Start GIVEN DATA

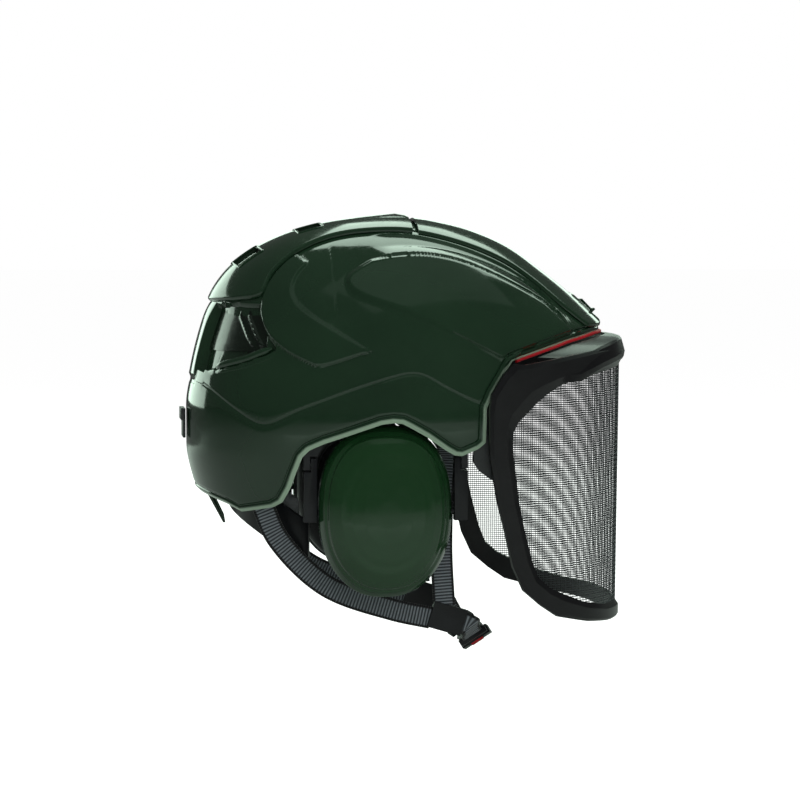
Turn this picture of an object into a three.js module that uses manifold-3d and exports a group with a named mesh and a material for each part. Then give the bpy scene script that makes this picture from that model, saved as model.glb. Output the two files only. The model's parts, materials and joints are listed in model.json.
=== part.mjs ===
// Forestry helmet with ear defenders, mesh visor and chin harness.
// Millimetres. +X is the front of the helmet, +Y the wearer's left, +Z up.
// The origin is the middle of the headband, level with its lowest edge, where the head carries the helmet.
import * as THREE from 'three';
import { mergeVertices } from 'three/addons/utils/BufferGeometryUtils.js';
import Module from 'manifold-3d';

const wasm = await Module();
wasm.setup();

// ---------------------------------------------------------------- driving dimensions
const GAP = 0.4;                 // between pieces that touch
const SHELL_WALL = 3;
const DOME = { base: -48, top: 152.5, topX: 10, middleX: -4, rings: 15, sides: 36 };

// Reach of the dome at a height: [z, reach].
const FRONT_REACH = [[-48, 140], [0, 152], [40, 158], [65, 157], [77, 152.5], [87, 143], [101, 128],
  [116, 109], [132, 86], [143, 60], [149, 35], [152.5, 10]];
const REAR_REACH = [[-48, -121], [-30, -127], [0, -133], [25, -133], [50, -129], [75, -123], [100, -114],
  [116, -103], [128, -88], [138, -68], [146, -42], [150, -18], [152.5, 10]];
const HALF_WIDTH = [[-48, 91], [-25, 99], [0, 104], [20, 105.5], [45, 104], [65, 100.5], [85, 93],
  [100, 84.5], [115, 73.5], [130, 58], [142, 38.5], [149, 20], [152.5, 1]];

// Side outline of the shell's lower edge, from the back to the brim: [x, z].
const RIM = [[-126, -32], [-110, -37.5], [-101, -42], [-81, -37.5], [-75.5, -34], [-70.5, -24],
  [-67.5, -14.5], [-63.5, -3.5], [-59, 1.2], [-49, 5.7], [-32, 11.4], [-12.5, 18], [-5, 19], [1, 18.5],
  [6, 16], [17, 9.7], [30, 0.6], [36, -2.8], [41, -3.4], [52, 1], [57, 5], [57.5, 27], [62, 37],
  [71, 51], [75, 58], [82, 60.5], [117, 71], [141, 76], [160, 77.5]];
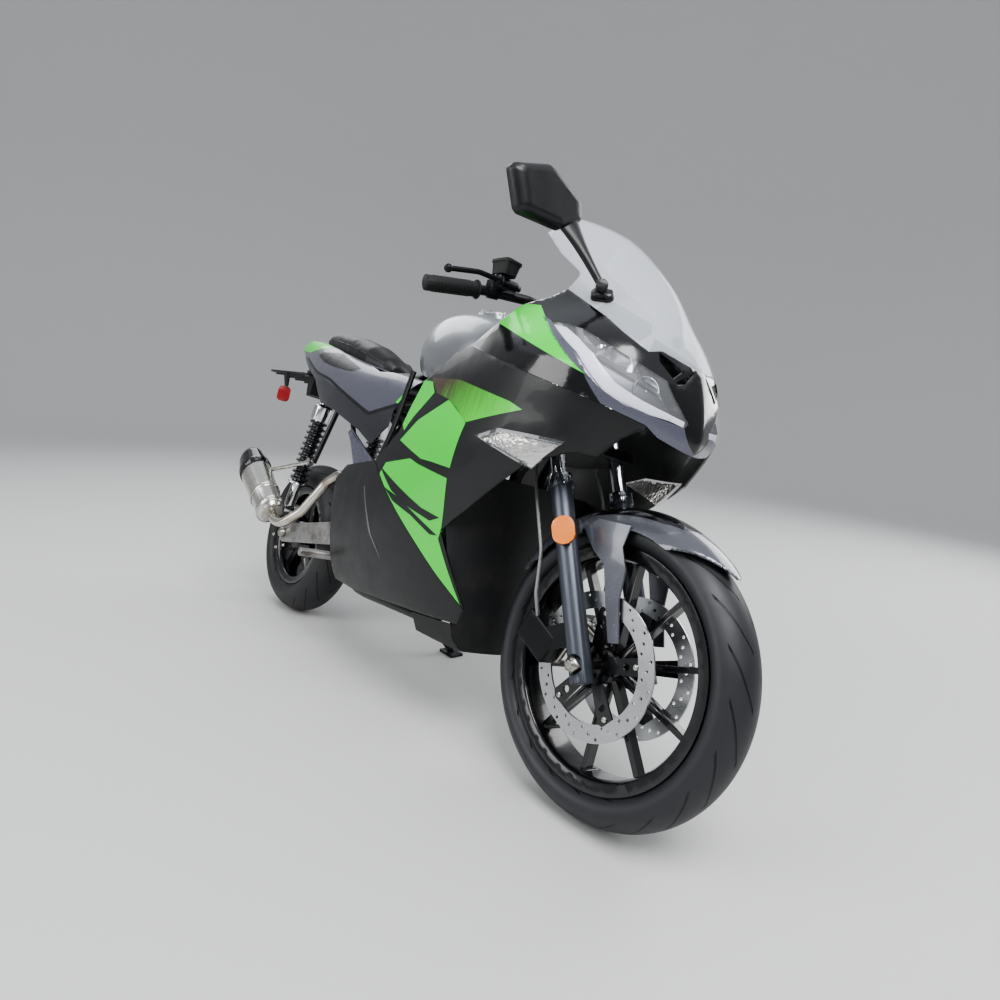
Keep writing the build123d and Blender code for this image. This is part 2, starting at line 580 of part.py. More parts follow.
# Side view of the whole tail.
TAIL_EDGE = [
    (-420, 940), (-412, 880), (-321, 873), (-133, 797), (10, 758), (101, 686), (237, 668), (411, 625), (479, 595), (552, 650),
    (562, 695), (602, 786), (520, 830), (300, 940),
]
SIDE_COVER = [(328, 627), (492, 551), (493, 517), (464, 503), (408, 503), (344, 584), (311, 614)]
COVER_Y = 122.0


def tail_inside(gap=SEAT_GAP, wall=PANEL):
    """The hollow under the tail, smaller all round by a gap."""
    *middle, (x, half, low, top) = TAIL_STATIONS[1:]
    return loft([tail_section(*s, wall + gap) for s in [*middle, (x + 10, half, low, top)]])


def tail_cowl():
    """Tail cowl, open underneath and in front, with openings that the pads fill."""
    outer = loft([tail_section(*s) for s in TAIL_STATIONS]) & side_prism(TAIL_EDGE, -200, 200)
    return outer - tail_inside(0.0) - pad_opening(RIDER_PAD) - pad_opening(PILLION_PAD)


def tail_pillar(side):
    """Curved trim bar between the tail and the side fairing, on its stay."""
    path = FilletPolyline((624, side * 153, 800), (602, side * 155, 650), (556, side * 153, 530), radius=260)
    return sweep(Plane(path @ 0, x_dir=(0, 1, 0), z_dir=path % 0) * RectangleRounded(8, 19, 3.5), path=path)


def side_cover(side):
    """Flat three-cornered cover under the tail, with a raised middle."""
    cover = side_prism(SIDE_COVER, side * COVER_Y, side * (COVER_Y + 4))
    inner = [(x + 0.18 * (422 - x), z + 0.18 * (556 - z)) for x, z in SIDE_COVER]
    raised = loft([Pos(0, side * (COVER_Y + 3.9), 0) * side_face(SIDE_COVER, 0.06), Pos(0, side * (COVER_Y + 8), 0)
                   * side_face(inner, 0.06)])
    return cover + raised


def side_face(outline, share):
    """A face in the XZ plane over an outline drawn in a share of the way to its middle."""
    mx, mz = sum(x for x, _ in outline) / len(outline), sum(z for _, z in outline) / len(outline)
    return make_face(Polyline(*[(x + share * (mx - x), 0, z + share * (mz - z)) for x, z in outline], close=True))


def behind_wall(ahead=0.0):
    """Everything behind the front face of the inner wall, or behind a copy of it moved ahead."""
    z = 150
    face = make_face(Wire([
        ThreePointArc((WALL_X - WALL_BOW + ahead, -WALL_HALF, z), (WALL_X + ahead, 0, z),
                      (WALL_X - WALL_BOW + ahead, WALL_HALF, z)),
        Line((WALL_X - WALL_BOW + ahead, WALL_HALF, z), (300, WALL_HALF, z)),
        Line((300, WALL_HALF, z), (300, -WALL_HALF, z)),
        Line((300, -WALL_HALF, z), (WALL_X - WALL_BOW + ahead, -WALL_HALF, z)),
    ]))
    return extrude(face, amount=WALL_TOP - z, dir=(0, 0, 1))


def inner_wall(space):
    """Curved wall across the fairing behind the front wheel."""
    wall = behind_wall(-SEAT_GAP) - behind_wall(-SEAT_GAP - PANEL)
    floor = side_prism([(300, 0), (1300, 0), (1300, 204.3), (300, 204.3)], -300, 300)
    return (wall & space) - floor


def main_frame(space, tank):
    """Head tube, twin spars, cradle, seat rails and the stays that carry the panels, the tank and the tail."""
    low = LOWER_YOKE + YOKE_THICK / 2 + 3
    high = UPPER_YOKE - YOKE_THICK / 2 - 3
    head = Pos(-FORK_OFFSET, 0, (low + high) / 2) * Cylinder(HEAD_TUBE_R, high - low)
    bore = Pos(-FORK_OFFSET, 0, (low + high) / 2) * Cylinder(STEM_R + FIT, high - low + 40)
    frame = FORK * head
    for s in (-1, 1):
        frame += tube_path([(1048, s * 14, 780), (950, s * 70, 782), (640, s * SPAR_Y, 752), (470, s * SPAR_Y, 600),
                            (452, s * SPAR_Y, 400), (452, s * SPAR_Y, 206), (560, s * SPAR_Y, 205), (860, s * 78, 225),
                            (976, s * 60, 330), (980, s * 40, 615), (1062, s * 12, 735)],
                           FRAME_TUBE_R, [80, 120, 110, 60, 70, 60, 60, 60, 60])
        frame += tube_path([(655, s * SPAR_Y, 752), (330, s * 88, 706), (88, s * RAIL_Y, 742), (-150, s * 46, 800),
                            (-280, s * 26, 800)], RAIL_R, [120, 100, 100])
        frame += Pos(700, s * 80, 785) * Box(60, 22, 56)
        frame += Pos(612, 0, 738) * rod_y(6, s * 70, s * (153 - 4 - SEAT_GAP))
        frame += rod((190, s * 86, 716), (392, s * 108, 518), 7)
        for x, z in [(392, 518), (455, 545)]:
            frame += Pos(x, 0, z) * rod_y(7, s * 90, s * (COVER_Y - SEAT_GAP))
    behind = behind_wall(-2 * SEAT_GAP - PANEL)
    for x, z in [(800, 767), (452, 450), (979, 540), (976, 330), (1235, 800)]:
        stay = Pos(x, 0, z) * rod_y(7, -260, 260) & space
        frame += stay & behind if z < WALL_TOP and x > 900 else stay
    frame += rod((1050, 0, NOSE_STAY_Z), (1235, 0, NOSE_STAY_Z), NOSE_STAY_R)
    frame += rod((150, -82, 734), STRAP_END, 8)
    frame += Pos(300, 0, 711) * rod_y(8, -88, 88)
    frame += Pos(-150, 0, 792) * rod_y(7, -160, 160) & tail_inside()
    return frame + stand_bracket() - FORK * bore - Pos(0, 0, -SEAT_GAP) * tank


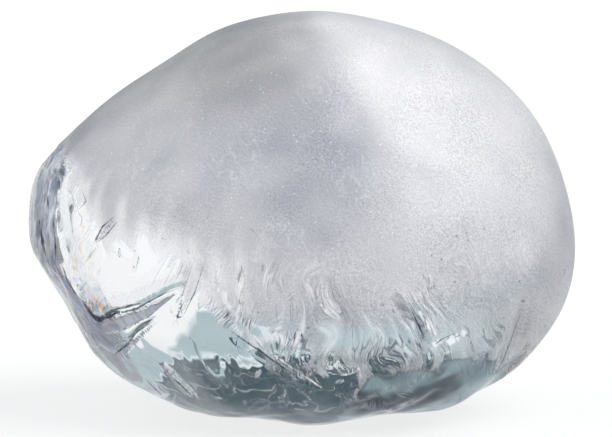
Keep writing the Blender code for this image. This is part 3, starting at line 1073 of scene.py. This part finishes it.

End GIVEN DATA

◆ **THE TASK**
Reproduce exactly the lines from the line with "Keep writing the build123d" through the line with "return sweep(Plane(path @", both end lines included, and only those lines.

◆ **OUTPUT OF THE EXERCISE**
Keep writing the build123d and Blender code for this image. This is part 2, starting at line 580 of part.py. More parts follow.
# Side view of the whole tail.
TAIL_EDGE = [
    (-420, 940), (-412, 880), (-321, 873), (-133, 797), (10, 758), (101, 686), (237, 668), (411, 625), (479, 595), (552, 650),
    (562, 695), (602, 786), (520, 830), (300, 940),
]
SIDE_COVER = [(328, 627), (492, 551), (493, 517), (464, 503), (408, 503), (344, 584), (311, 614)]
COVER_Y = 122.0


def tail_inside(gap=SEAT_GAP, wall=PANEL):
    """The hollow under the tail, smaller all round by a gap."""
    *middle, (x, half, low, top) = TAIL_STATIONS[1:]
    return loft([tail_section(*s, wall + gap) for s in [*middle, (x + 10, half, low, top)]])


def tail_cowl():
    """Tail cowl, open underneath and in front, with openings that the pads fill."""
    outer = loft([tail_section(*s) for s in TAIL_STATIONS]) & side_prism(TAIL_EDGE, -200, 200)
    return outer - tail_inside(0.0) - pad_opening(RIDER_PAD) - pad_opening(PILLION_PAD)


def tail_pillar(side):
    """Curved trim bar between the tail and the side fairing, on its stay."""
    path = FilletPolyline((624, side * 153, 800), (602, side * 155, 650), (556, side * 153, 530), radius=260)
    return sweep(Plane(path @ 0, x_dir=(0, 1, 0), z_dir=path % 0) * RectangleRounded(8, 19, 3.5), path=path)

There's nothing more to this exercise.